EXERCISE GOAL: Copy out each line of the material below with no changes.

____

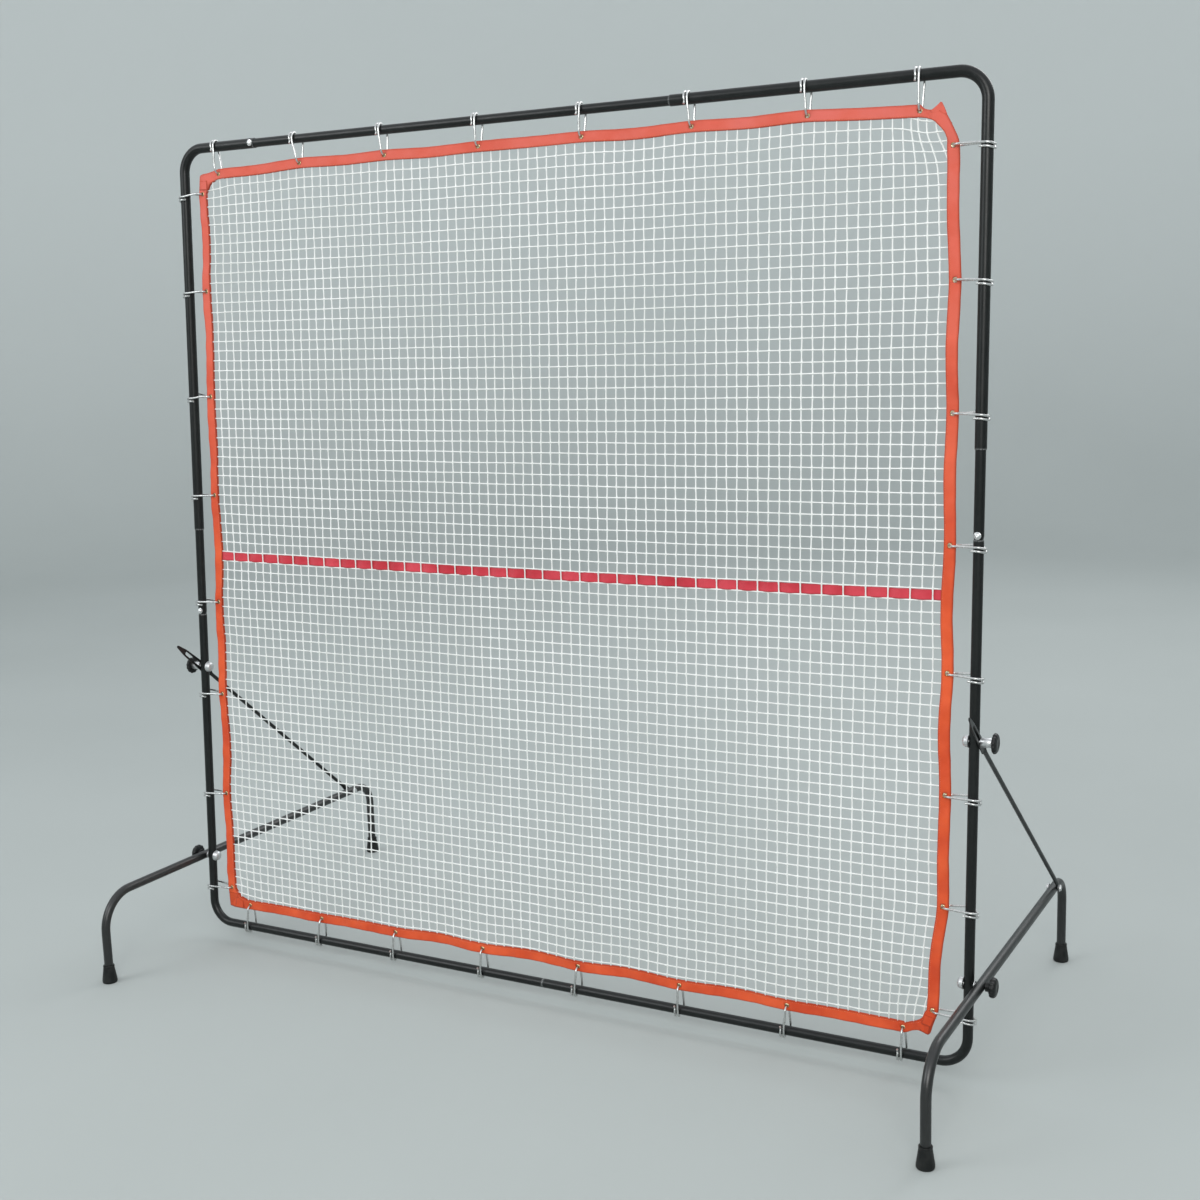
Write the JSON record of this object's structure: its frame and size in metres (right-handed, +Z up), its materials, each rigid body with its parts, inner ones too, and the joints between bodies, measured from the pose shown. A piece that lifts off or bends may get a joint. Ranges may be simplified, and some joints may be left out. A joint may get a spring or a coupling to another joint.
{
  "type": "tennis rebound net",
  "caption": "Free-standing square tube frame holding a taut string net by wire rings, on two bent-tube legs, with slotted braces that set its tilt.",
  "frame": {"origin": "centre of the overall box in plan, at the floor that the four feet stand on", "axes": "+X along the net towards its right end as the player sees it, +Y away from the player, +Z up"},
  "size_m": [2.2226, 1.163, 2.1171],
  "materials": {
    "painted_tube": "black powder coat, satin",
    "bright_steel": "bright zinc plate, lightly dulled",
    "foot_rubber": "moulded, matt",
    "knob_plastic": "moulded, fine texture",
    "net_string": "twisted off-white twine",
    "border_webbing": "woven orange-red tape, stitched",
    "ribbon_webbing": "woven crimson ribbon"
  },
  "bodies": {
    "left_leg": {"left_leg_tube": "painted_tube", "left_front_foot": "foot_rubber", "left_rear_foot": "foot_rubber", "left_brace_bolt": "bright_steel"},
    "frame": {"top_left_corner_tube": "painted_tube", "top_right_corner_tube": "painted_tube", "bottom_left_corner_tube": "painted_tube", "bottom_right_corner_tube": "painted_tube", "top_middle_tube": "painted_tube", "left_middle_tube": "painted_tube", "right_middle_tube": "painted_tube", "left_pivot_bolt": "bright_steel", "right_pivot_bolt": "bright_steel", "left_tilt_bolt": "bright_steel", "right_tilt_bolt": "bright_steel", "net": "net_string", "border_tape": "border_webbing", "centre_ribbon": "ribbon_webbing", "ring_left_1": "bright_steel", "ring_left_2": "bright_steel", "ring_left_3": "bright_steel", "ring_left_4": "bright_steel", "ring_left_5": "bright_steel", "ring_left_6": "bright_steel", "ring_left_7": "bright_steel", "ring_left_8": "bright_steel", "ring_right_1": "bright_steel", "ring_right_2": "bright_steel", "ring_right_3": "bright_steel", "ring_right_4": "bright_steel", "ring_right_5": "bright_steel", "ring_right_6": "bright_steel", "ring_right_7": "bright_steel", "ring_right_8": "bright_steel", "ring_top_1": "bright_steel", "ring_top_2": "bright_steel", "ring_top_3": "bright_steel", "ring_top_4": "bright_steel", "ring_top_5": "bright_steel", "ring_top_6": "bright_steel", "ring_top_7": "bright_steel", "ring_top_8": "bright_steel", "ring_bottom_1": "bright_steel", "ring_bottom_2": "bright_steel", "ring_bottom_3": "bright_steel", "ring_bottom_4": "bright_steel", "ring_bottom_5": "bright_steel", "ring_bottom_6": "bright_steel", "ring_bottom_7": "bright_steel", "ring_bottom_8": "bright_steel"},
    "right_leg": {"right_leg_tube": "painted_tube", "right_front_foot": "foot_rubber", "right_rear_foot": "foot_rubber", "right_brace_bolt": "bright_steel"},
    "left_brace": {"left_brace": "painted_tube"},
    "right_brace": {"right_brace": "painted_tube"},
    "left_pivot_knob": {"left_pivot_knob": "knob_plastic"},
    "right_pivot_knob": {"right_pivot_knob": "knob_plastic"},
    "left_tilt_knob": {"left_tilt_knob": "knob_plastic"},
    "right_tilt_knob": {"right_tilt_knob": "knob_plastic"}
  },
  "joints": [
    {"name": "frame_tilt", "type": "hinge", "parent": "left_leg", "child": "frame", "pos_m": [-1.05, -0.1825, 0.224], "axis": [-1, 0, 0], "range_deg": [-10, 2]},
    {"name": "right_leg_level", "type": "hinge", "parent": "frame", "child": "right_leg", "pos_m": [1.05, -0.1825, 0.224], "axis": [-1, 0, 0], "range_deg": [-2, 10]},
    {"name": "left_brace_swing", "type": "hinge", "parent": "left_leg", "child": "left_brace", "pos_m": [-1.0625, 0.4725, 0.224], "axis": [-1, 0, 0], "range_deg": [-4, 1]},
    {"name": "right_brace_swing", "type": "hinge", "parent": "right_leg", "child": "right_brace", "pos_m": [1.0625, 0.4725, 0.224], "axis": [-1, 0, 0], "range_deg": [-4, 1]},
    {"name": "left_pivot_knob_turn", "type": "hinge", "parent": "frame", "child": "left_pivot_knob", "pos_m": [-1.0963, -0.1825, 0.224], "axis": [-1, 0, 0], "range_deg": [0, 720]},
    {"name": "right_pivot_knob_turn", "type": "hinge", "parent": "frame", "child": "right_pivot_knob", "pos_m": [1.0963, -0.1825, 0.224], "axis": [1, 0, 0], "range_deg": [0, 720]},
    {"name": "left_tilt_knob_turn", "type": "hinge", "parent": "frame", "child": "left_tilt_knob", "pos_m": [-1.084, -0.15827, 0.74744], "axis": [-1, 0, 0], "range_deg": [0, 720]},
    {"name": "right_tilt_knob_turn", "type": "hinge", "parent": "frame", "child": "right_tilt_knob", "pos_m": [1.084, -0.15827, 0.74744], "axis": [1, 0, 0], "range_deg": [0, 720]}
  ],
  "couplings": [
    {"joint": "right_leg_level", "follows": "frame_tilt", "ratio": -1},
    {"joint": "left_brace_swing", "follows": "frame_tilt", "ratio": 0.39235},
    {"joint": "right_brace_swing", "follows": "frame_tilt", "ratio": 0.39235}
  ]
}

____

WRITTEN ANSWER:
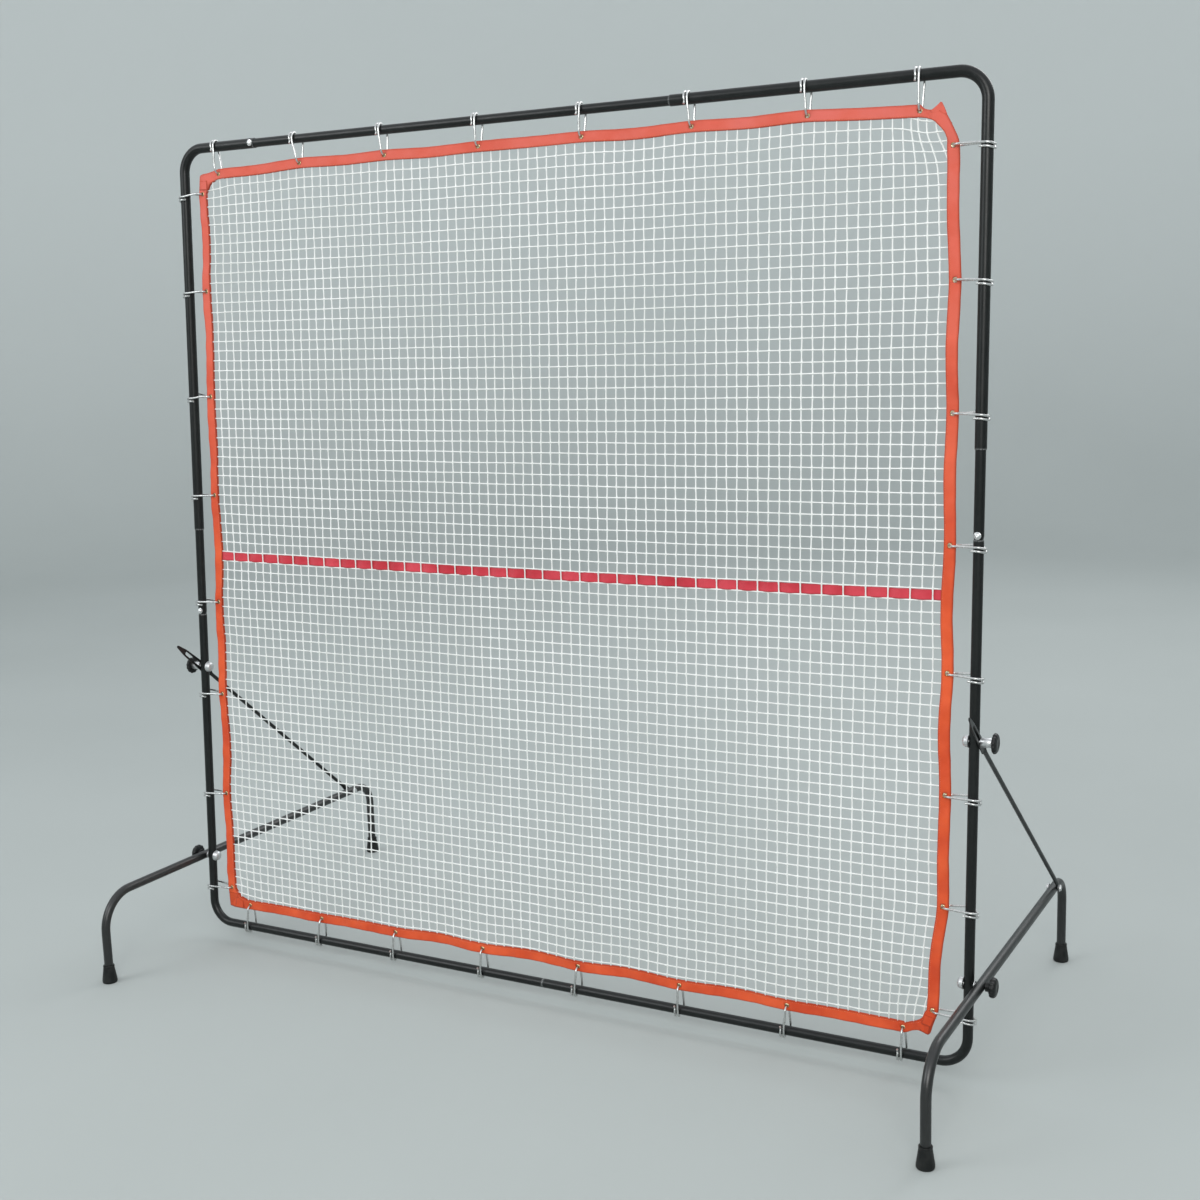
Write the JSON record of this object's structure: its frame and size in metres (right-handed, +Z up), its materials, each rigid body with its parts, inner ones too, and the joints between bodies, measured from the pose shown. A piece that lifts off or bends may get a joint. Ranges may be simplified, and some joints may be left out. A joint may get a spring or a coupling to another joint.
{
  "type": "tennis rebound net",
  "caption": "Free-standing square tube frame holding a taut string net by wire rings, on two bent-tube legs, with slotted braces that set its tilt.",
  "frame": {"origin": "centre of the overall box in plan, at the floor that the four feet stand on", "axes": "+X along the net towards its right end as the player sees it, +Y away from the player, +Z up"},
  "size_m": [2.2226, 1.163, 2.1171],
  "materials": {
    "painted_tube": "black powder coat, satin",
    "bright_steel": "bright zinc plate, lightly dulled",
    "foot_rubber": "moulded, matt",
    "knob_plastic": "moulded, fine texture",
    "net_string": "twisted off-white twine",
    "border_webbing": "woven orange-red tape, stitched",
    "ribbon_webbing": "woven crimson ribbon"
  },
  "bodies": {
    "left_leg": {"left_leg_tube": "painted_tube", "left_front_foot": "foot_rubber", "left_rear_foot": "foot_rubber", "left_brace_bolt": "bright_steel"},
    "frame": {"top_left_corner_tube": "painted_tube", "top_right_corner_tube": "painted_tube", "bottom_left_corner_tube": "painted_tube", "bottom_right_corner_tube": "painted_tube", "top_middle_tube": "painted_tube", "left_middle_tube": "painted_tube", "right_middle_tube": "painted_tube", "left_pivot_bolt": "bright_steel", "right_pivot_bolt": "bright_steel", "left_tilt_bolt": "bright_steel", "right_tilt_bolt": "bright_steel", "net": "net_string", "border_tape": "border_webbing", "centre_ribbon": "ribbon_webbing", "ring_left_1": "bright_steel", "ring_left_2": "bright_steel", "ring_left_3": "bright_steel", "ring_left_4": "bright_steel", "ring_left_5": "bright_steel", "ring_left_6": "bright_steel", "ring_left_7": "bright_steel", "ring_left_8": "bright_steel", "ring_right_1": "bright_steel", "ring_right_2": "bright_steel", "ring_right_3": "bright_steel", "ring_right_4": "bright_steel", "ring_right_5": "bright_steel", "ring_right_6": "bright_steel", "ring_right_7": "bright_steel", "ring_right_8": "bright_steel", "ring_top_1": "bright_steel", "ring_top_2": "bright_steel", "ring_top_3": "bright_steel", "ring_top_4": "bright_steel", "ring_top_5": "bright_steel", "ring_top_6": "bright_steel", "ring_top_7": "bright_steel", "ring_top_8": "bright_steel", "ring_bottom_1": "bright_steel", "ring_bottom_2": "bright_steel", "ring_bottom_3": "bright_steel", "ring_bottom_4": "bright_steel", "ring_bottom_5": "bright_steel", "ring_bottom_6": "bright_steel", "ring_bottom_7": "bright_steel", "ring_bottom_8": "bright_steel"},
    "right_leg": {"right_leg_tube": "painted_tube", "right_front_foot": "foot_rubber", "right_rear_foot": "foot_rubber", "right_brace_bolt": "bright_steel"},
    "left_brace": {"left_brace": "painted_tube"},
    "right_brace": {"right_brace": "painted_tube"},
    "left_pivot_knob": {"left_pivot_knob": "knob_plastic"},
    "right_pivot_knob": {"right_pivot_knob": "knob_plastic"},
    "left_tilt_knob": {"left_tilt_knob": "knob_plastic"},
    "right_tilt_knob": {"right_tilt_knob": "knob_plastic"}
  },
  "joints": [
    {"name": "frame_tilt", "type": "hinge", "parent": "left_leg", "child": "frame", "pos_m": [-1.05, -0.1825, 0.224], "axis": [-1, 0, 0], "range_deg": [-10, 2]},
    {"name": "right_leg_level", "type": "hinge", "parent": "frame", "child": "right_leg", "pos_m": [1.05, -0.1825, 0.224], "axis": [-1, 0, 0], "range_deg": [-2, 10]},
    {"name": "left_brace_swing", "type": "hinge", "parent": "left_leg", "child": "left_brace", "pos_m": [-1.0625, 0.4725, 0.224], "axis": [-1, 0, 0], "range_deg": [-4, 1]},
    {"name": "right_brace_swing", "type": "hinge", "parent": "right_leg", "child": "right_brace", "pos_m": [1.0625, 0.4725, 0.224], "axis": [-1, 0, 0], "range_deg": [-4, 1]},
    {"name": "left_pivot_knob_turn", "type": "hinge", "parent": "frame", "child": "left_pivot_knob", "pos_m": [-1.0963, -0.1825, 0.224], "axis": [-1, 0, 0], "range_deg": [0, 720]},
    {"name": "right_pivot_knob_turn", "type": "hinge", "parent": "frame", "child": "right_pivot_knob", "pos_m": [1.0963, -0.1825, 0.224], "axis": [1, 0, 0], "range_deg": [0, 720]},
    {"name": "left_tilt_knob_turn", "type": "hinge", "parent": "frame", "child": "left_tilt_knob", "pos_m": [-1.084, -0.15827, 0.74744], "axis": [-1, 0, 0], "range_deg": [0, 720]},
    {"name": "right_tilt_knob_turn", "type": "hinge", "parent": "frame", "child": "right_tilt_knob", "pos_m": [1.084, -0.15827, 0.74744], "axis": [1, 0, 0], "range_deg": [0, 720]}
  ],
  "couplings": [
    {"joint": "right_leg_level", "follows": "frame_tilt", "ratio": -1},
    {"joint": "left_brace_swing", "follows": "frame_tilt", "ratio": 0.39235},
    {"joint": "right_brace_swing", "follows": "frame_tilt", "ratio": 0.39235}
  ]
}